Je suis ici vraisemblablement pour bien longtemps, car le Limousin souffrira au moins autant de la disette que l’année dernière. L’Angoumois sera bien. Il me sera difficile de remplir pendant ce temps les désirs de M. de Boisgelin et de lui envoyer les livres nouveaux. Il faut pour une pareille commission quelqu’un qui réside constamment à Paris. D’ailleurs, je n’entends pas comment le contre-seing peut servir à M. de Boisgelin. Parme n’est pas une poste française, et je vois même dans l’Almanach royal qu’il faut affranchir les lettres ; cela me met dans l’embarras, car on n’affranchit pour l’étranger qu’à Paris. Pour le plus sûr, j’adresse celle-ci à l’évêque de Lavaur, qui, sans doute, est dans l’habitude d’écrire à son frère. M. de Boisgelin devrait faire adresser ses lettres au directeur de la poste de Gênes, et s’arranger avec lui pour les lui faire passer à Parme.

La situation du P. Jacquier est bien douloureuse et bien intéressante. Il doit y avoir bien peu d’exemples d’une amitié aussi intime, et fondée sur une aussi grande quantité de rapports.

Voici une lettre pour l’abbé Millot, qui m’a écrit pour me remercier des Réflexions sur la richesse. Vous lui avez parlé de la traduction de la Prière de Pope, et il me demande la permission de la copier. Cela ne vaut pas par soi-même la peine d’être donné ni refusé. La seule chose qui m’intéresse, c’est que la chose ne puisse pas être connue sous mon nom.

Adieu, mon cher Caillard : vous connaissez tous mes sentiments. Bien des compliments à MM. de Boisgelin et Melon.


Lettre VII. — Au même. (À Limoges, le 1er janvier 1771.)

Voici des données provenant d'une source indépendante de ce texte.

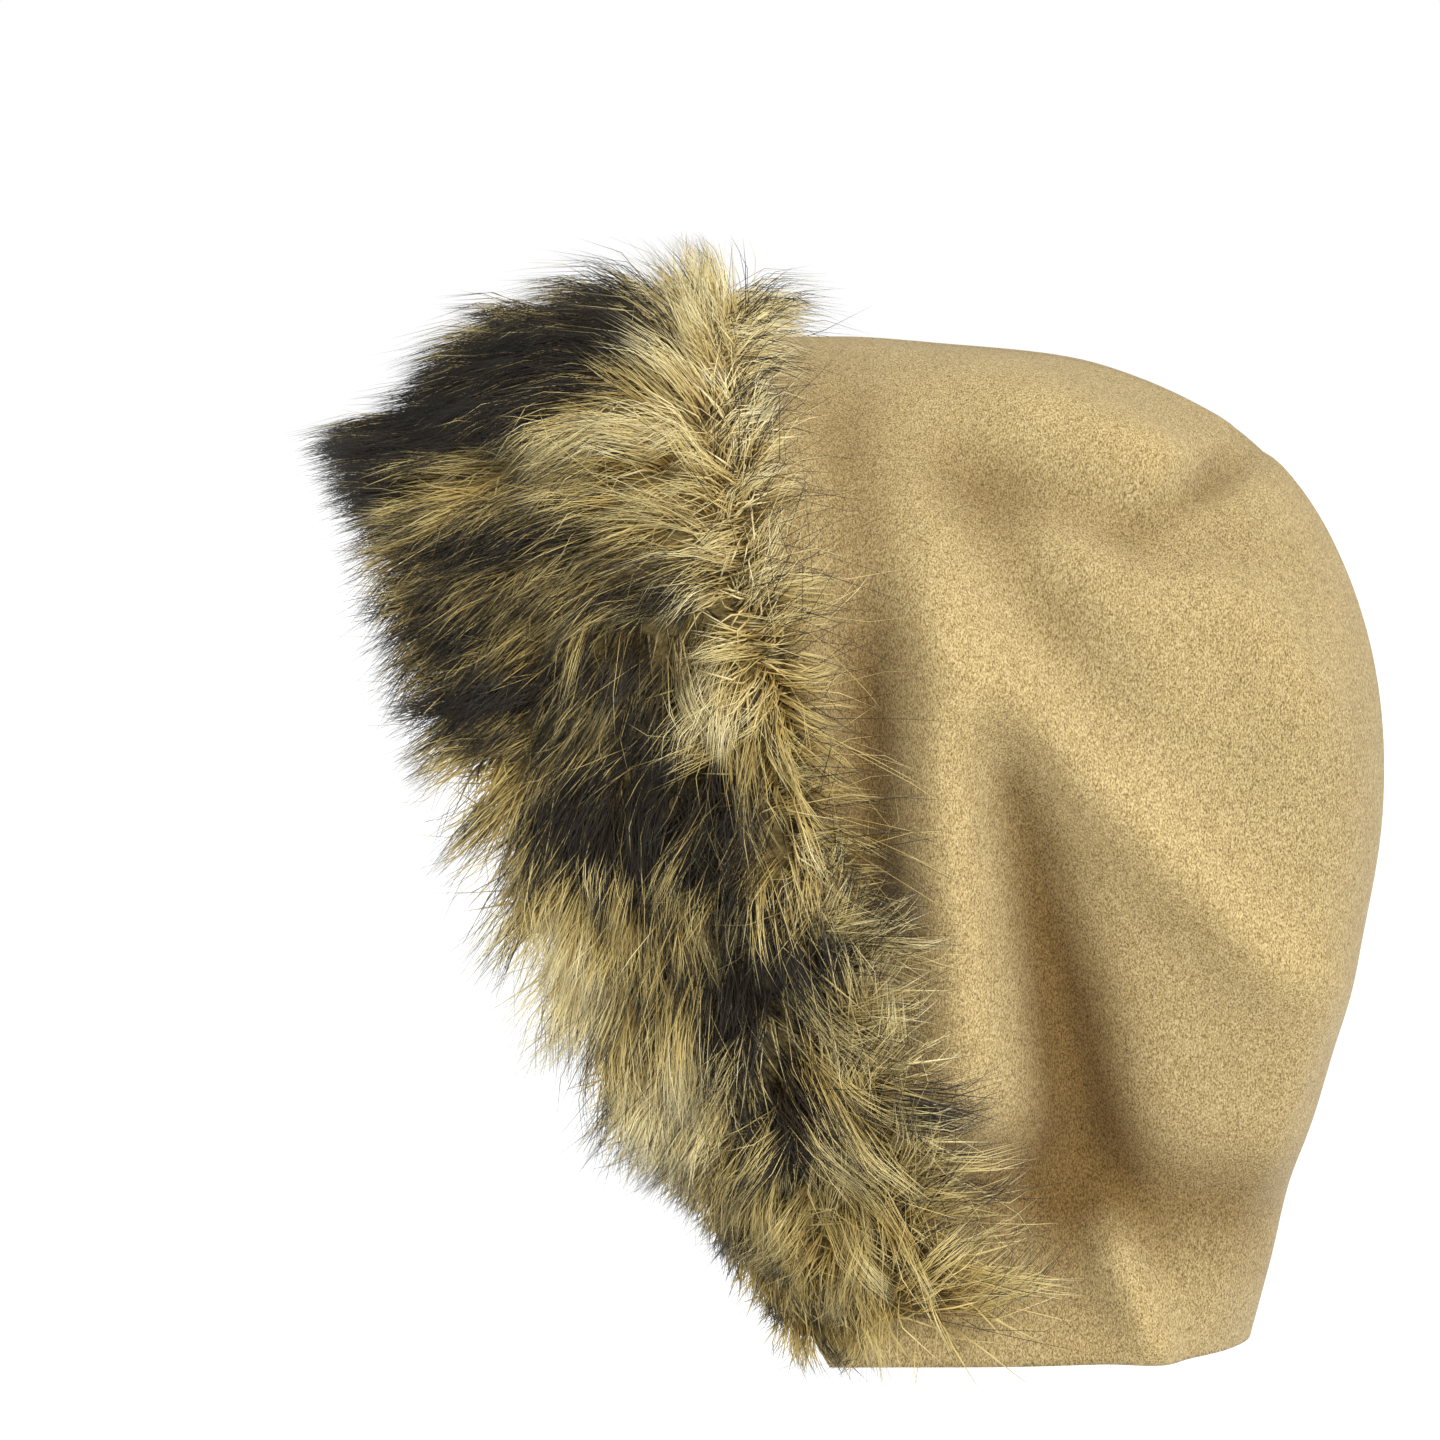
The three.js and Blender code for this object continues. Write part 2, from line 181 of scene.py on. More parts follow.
# Dark patches of the fur, as the camera sees them: centre, half length, half width, tilt and darkness
PATCHES = table(
    "y z long wide tilt dark",
    (-143, -12, 62, 17, 23, 1.15),
    (-190, -46, 20, 24, 0, 1.1),
    (-109, 27, 16, 11, 0, 1.2),
    (-130, -68, 34, 8, 14, 0.95),
    (-146, -92, 18, 6, 8, 0.85),
    (-100, -92, 24, 6, 10, 0.85),
    (-73, -90, 10, 9, 0, 0.75),
    (-128, -118, 34, 9, 12, 0.95),
    (-160, -104, 14, 9, 30, 0.9),
    (-150, -138, 12, 6, 30, 0.8),
    (-90, -163, 33, 22, 12, 1.5),
    (-48, -160, 6, 15, 0, 0.75),
    (-88, -114, 26, 20, 10, 0.64),
    (-94, -76, 20, 12, 12, 0.6),
    (-84, -138, 17, 12, 10, 0.72),
    (-58, -190, 13, 20, 0, 0.75),
    (-47, -220, 28, 14, 25, 1.6),
    (-56, -242, 14, 10, 20, 0.8),
    (-39, -268, 14, 22, 0, 1.15),
    (-62, -290, 8, 14, 0, 0.6),
    (27, -262, 25, 11, 0, 1.8),
    (24, -286, 22, 4, -6, 0.75),
    (-12, -262, 10, 5, 0, 0.6),
    (8, -236, 16, 5, 15, 0.6),
    (-4, -218, 16, 5, 10, 0.6),
)
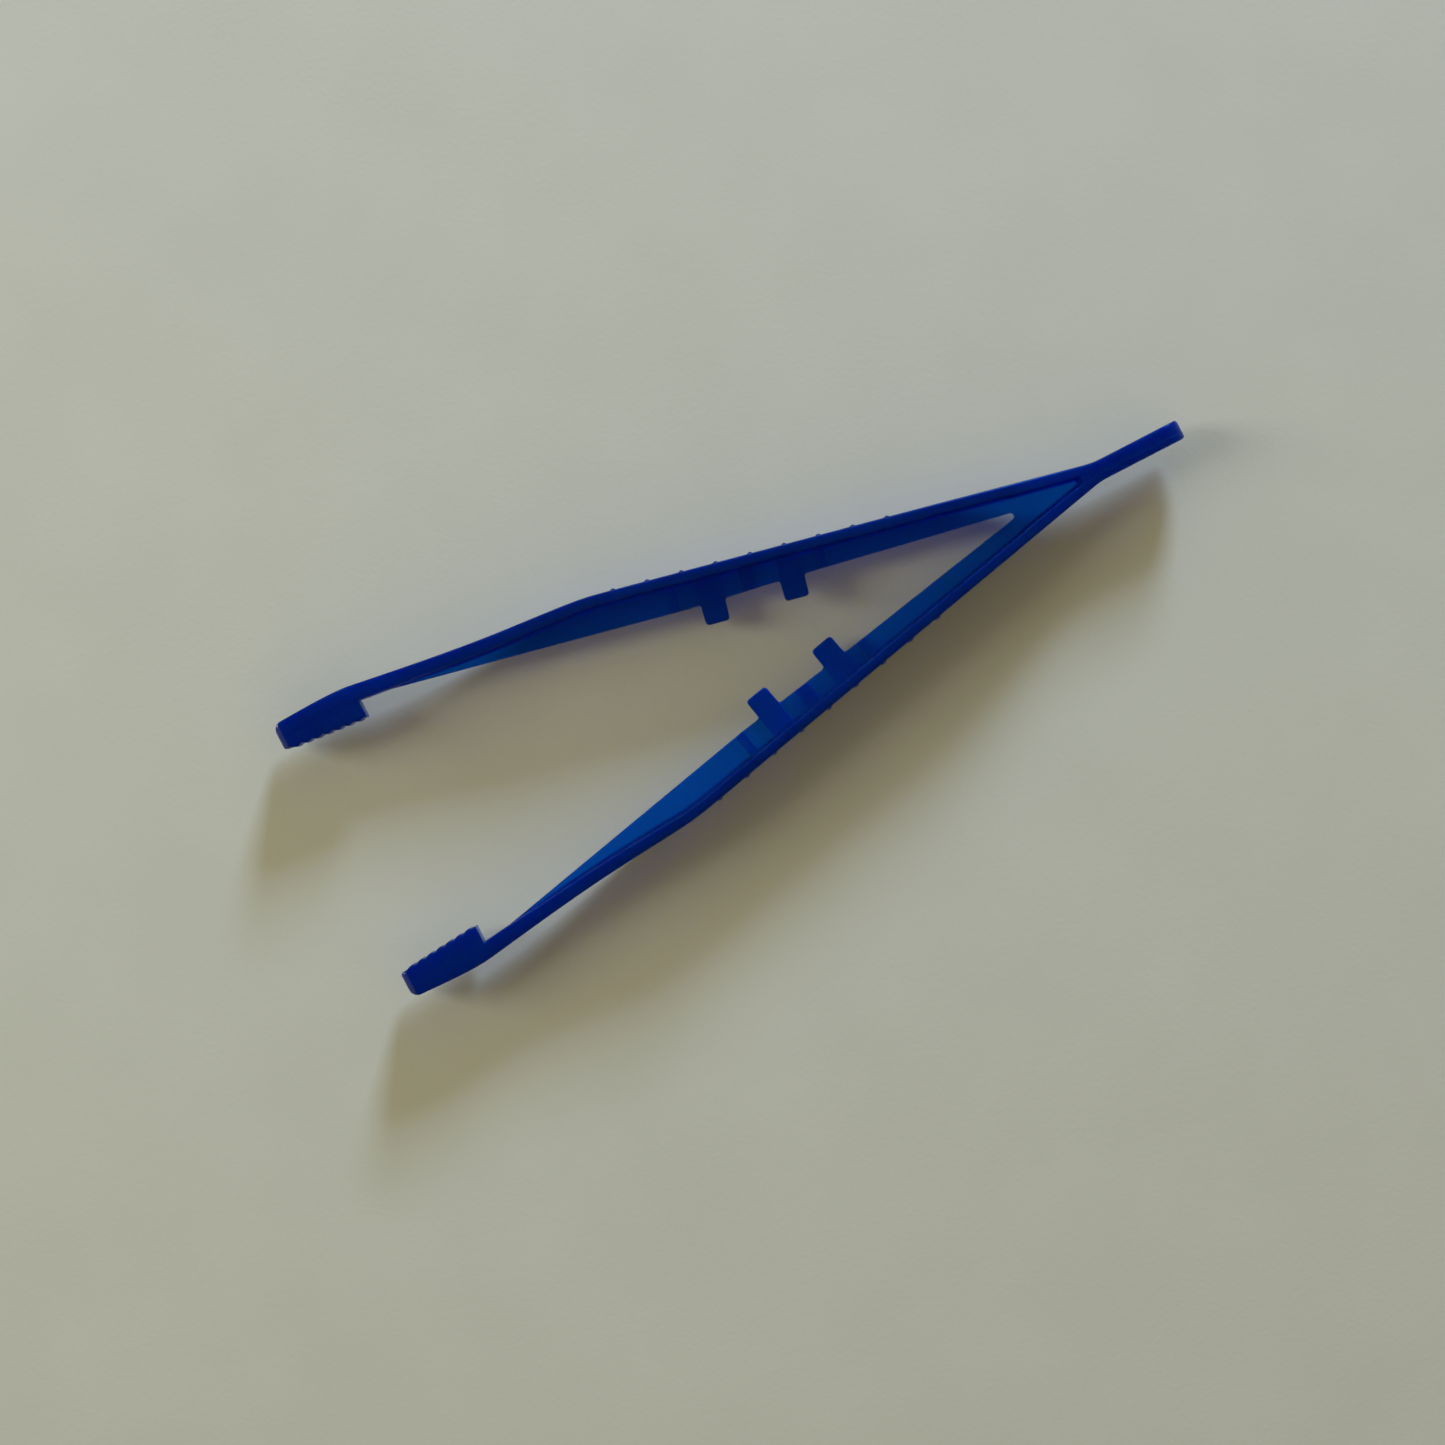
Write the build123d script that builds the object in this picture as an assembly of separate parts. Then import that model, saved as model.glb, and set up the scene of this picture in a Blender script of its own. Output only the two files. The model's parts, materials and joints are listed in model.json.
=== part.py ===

J’ai reçu dans son temps, mon cher Gaillard, votre lettre du 10 novembre, à laquelle je me reproche de n’avoir pas plus tôt répondu ; mais une tournée longue dans la montagne, et des occupations malheureusement analogues à celles qui m’ont tenu à Limoges toute l’année dernière, m’ont pris tout mon temps. Il est vraisemblable que je serai encore condamné à passer celle-ci au milieu des Limousins. La disette n’est pourtant que partielle ; l’Angoumois ne souffre pas, et le paysan de Limoges et du bas Limousin a des châtaignes pour le moment, mais le grain est aussi cher que l’an passé, et la montagne manque tout à fait.

Dupont a jugé bien sévèrement M. Melon, et M. Melon le fils a jugé bien sévèrement Dupont. Le sentiment de M. Melon est juste et naturel, mais il n’est pas à la vraie place pour juger. J’aimerais mieux que Dupont n’eût pas dit ce qu’il a dit, parce que je ne pense pas ce qu’il a dit, à beaucoup près, et que j’estime le tour d’esprit de M. Melon le père, malgré les erreurs de son ouvrage. Mais il faut avouer que ces erreurs sont telles, qu’on peut en être très-frappé, et plus que de tout ce qui parle en faveur de l’auteur. Quand j’ai lu l’ouvrage de celui-ci, il gagnait beaucoup dans mon esprit en ce que personne n’avait encore parlé en France de ces matières, du moins en style intelligible. Un homme qui est venu au monde après Montesquieu, Hume,

  1. Les deux Discours en Sorbonne, donnés p. 586 et suiv. de ce volume.